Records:
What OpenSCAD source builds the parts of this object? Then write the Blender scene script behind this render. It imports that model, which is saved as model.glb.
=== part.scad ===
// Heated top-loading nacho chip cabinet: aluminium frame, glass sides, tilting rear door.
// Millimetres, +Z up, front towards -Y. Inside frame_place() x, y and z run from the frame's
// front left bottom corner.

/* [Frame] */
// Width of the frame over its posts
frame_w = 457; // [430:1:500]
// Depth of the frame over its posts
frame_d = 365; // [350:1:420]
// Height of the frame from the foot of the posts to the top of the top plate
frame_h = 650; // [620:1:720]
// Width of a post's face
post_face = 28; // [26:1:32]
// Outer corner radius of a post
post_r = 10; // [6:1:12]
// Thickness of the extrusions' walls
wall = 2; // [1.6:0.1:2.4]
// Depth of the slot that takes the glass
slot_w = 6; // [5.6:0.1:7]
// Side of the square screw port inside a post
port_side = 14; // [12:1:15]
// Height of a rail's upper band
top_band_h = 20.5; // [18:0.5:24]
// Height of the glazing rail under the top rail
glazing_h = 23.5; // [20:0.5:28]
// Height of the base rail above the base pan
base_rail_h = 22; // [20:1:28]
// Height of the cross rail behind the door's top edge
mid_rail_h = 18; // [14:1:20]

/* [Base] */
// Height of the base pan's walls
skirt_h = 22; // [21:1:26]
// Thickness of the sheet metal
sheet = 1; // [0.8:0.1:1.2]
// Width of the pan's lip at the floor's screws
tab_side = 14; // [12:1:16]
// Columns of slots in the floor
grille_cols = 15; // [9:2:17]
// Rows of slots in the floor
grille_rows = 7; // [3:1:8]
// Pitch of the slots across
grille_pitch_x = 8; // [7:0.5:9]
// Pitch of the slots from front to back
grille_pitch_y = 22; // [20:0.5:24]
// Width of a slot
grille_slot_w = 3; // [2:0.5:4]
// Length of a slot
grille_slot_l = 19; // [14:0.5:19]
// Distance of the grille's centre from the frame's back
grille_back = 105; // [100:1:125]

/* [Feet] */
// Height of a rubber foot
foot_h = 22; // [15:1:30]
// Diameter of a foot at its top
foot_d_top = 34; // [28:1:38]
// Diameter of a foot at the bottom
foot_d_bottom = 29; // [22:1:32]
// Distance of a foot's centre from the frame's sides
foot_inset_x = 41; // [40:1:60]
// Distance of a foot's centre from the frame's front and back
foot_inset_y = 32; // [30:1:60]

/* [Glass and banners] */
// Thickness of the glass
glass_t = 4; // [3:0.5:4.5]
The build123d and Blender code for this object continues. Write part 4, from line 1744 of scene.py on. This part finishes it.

▶ WHAT YOU HAVE TO DO
Output each entry precisely as given.

▶ RESULT OF THIS EXERCISE
What OpenSCAD source builds the parts of this object? Then write the Blender scene script behind this render. It imports that model, which is saved as model.glb.
=== part.scad ===
// Heated top-loading nacho chip cabinet: aluminium frame, glass sides, tilting rear door.
// Millimetres, +Z up, front towards -Y. Inside frame_place() x, y and z run from the frame's
// front left bottom corner.

/* [Frame] */
// Width of the frame over its posts
frame_w = 457; // [430:1:500]
// Depth of the frame over its posts
frame_d = 365; // [350:1:420]
// Height of the frame from the foot of the posts to the top of the top plate
frame_h = 650; // [620:1:720]
// Width of a post's face
post_face = 28; // [26:1:32]
// Outer corner radius of a post
post_r = 10; // [6:1:12]
// Thickness of the extrusions' walls
wall = 2; // [1.6:0.1:2.4]
// Depth of the slot that takes the glass
slot_w = 6; // [5.6:0.1:7]
// Side of the square screw port inside a post
port_side = 14; // [12:1:15]
// Height of a rail's upper band
top_band_h = 20.5; // [18:0.5:24]
// Height of the glazing rail under the top rail
glazing_h = 23.5; // [20:0.5:28]
// Height of the base rail above the base pan
base_rail_h = 22; // [20:1:28]
// Height of the cross rail behind the door's top edge
mid_rail_h = 18; // [14:1:20]

/* [Base] */
// Height of the base pan's walls
skirt_h = 22; // [21:1:26]
// Thickness of the sheet metal
sheet = 1; // [0.8:0.1:1.2]
// Width of the pan's lip at the floor's screws
tab_side = 14; // [12:1:16]
// Columns of slots in the floor
grille_cols = 15; // [9:2:17]
// Rows of slots in the floor
grille_rows = 7; // [3:1:8]
// Pitch of the slots across
grille_pitch_x = 8; // [7:0.5:9]
// Pitch of the slots from front to back
grille_pitch_y = 22; // [20:0.5:24]
// Width of a slot
grille_slot_w = 3; // [2:0.5:4]
// Length of a slot
grille_slot_l = 19; // [14:0.5:19]
// Distance of the grille's centre from the frame's back
grille_back = 105; // [100:1:125]

/* [Feet] */
// Height of a rubber foot
foot_h = 22; // [15:1:30]
// Diameter of a foot at its top
foot_d_top = 34; // [28:1:38]
// Diameter of a foot at the bottom
foot_d_bottom = 29; // [22:1:32]
// Distance of a foot's centre from the frame's sides
foot_inset_x = 41; // [40:1:60]
// Distance of a foot's centre from the frame's front and back
foot_inset_y = 32; // [30:1:60]

/* [Glass and banners] */
// Thickness of the glass
glass_t = 4; // [3:0.5:4.5]
The build123d and Blender code for this object continues. Write part 4, from line 1744 of scene.py on. This part finishes it.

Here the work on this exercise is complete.